▸ Dataset excerpt
---+---

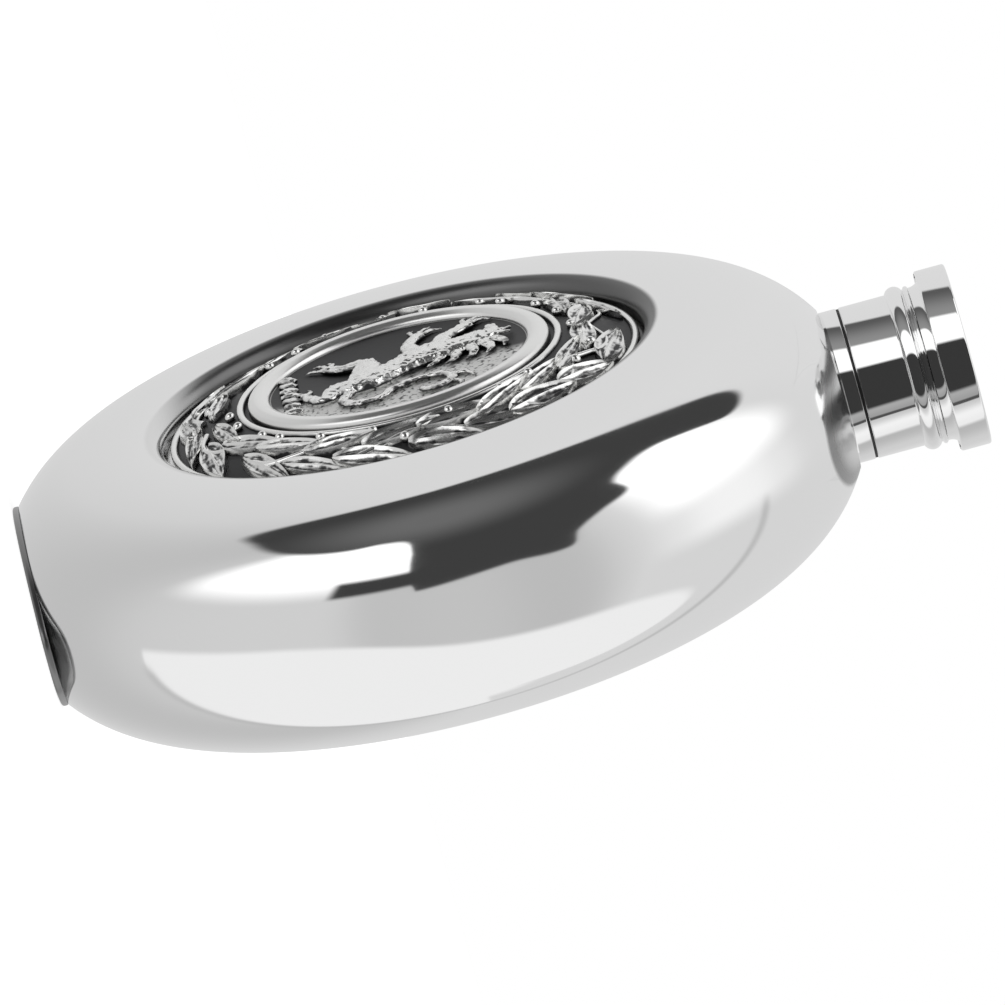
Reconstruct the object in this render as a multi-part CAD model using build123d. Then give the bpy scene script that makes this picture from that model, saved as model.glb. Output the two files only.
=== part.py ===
"""Round hip flask: two welded steel shells on a thin oval foot, a short neck with a screw cap, and a domed badge.

The flask stands on its foot. +Z is up along the cap's axis, the badge faces -Y, and the origin is the middle of the
foot's underside. All sizes are millimetres.
"""

from build123d import *
from math import sqrt
import os

# --- body: a disc turned about the front-to-back axis -------------------------------------------------------------
BODY_RADIUS = 50.4  # the round outline
RIM_ROUND = 14.6  # the belly's arc in section, at the rim
CROWN_ROUND = 36.6  # the flatter arc between the belly and the crest of each face
SHEET = 0.8  # steel sheet of both shells
FOOT_FLAT = 4.3  # how far in from the rim the bottom is cut flat
NECK_FLAT = 2.6  # how far in from the rim the top is pressed flat

# --- recess in the front face, with its badge ---------------------------------------------------------------------
BADGE_RADIUS = 27.6
BADGE_GAP = 0.7  # between the badge and the recess's wall
RECESS_ROLL = 2.0  # the crest rolls into the recess on this radius
RECESS_FLOOR = 3.4  # depth of the recess's floor below the crest
RECESS_CORNER = 0.6  # inside corner between the recess's wall and floor
BADGE_EDGE = 1.0  # height of the badge's edge
BADGE_RISE = 2.95  # from the edge to the field in the middle
BADGE_WALL = 1.5  # metal over the badge's hollow back
BADGE_LAND = 3.6  # width of the flat ring that it is glued on
BEAD_RADIUS = 18.7  # middle of the fine bead around the ring
BEAD_ROUND = 0.4
RING_RADIUS = 16.4  # middle of the broad polished ring
RING_WIDTH = 2.6
RING_RISE = 0.8  # ring's crest above the field
PAD_THICKNESS = 0.15
PAD_INSET = 0.3  # the adhesive stops short of the badge's edge

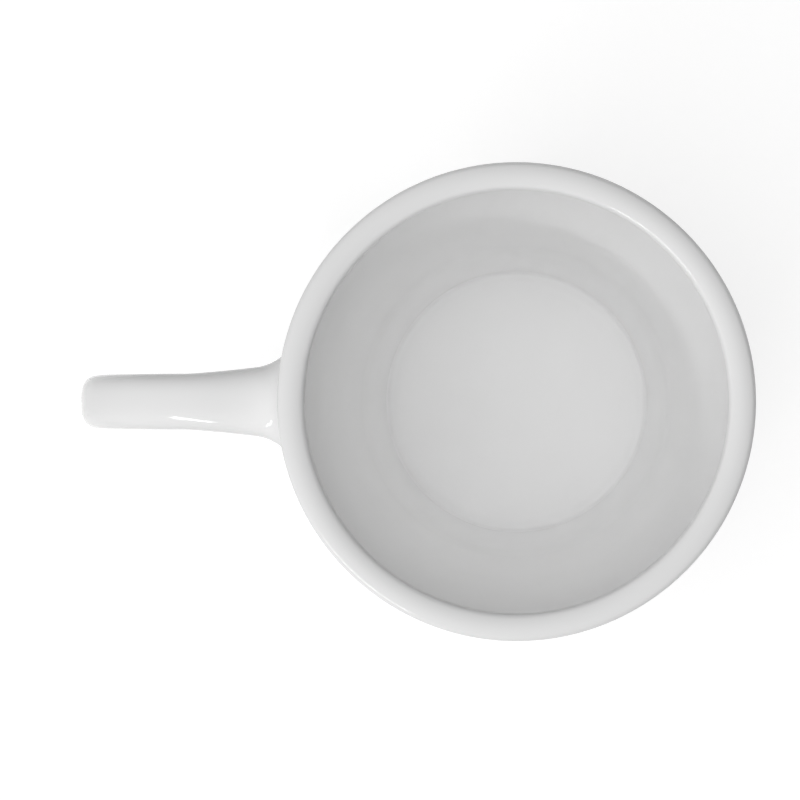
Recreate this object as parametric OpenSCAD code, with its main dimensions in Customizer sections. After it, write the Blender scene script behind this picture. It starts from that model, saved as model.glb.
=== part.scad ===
// Glazed ceramic coffee mug: a leaning-walled cup with one C-shaped handle.
// The cup's axis is Z, its foot ring stands on the plane z = 0, and the handle reaches out along +X.

/* [Cup] */
// Widest outer diameter, at the rim
rim_d = 82; // [76:0.5:90]
// Height from the table to the top of the rim
cup_h = 95; // [88:1:104]
// Lean of the wall away from upright, in degrees
wall_lean = 5; // [3:0.5:6]
// Width of the rim from its inner edge to its outer edge
rim_w = 4.8; // [4:0.1:6]
// Radius of the rim's inner and outer corners
rim_corner_r = 1.35; // [0.8:0.05:1.6]
// Radius of the slightly crowned top of the rim
rim_crown_r = 4.5; // [3.5:0.1:8]

/* [Inside] */
// Thickness of the floor above the hollow in the foot
floor_t = 5; // [4:0.5:7]
// Radius where the floor turns up into the wall
floor_fillet_r = 3.2; // [2:0.1:5]
// Height at which the inner wall starts to draw in towards the floor
belly_h = 29; // [24:1:36]
// Radius of the long curve that draws the wall in
belly_r = 226; // [180:1:400]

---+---

▸ Exercise
Quote the listing above, but only from the line that shows "Recreate this object" through the line that shows "out along +X.".

▸ Answer to the problem
Recreate this object as parametric OpenSCAD code, with its main dimensions in Customizer sections. After it, write the Blender scene script behind this picture. It starts from that model, saved as model.glb.
=== part.scad ===
// Glazed ceramic coffee mug: a leaning-walled cup with one C-shaped handle.
// The cup's axis is Z, its foot ring stands on the plane z = 0, and the handle reaches out along +X.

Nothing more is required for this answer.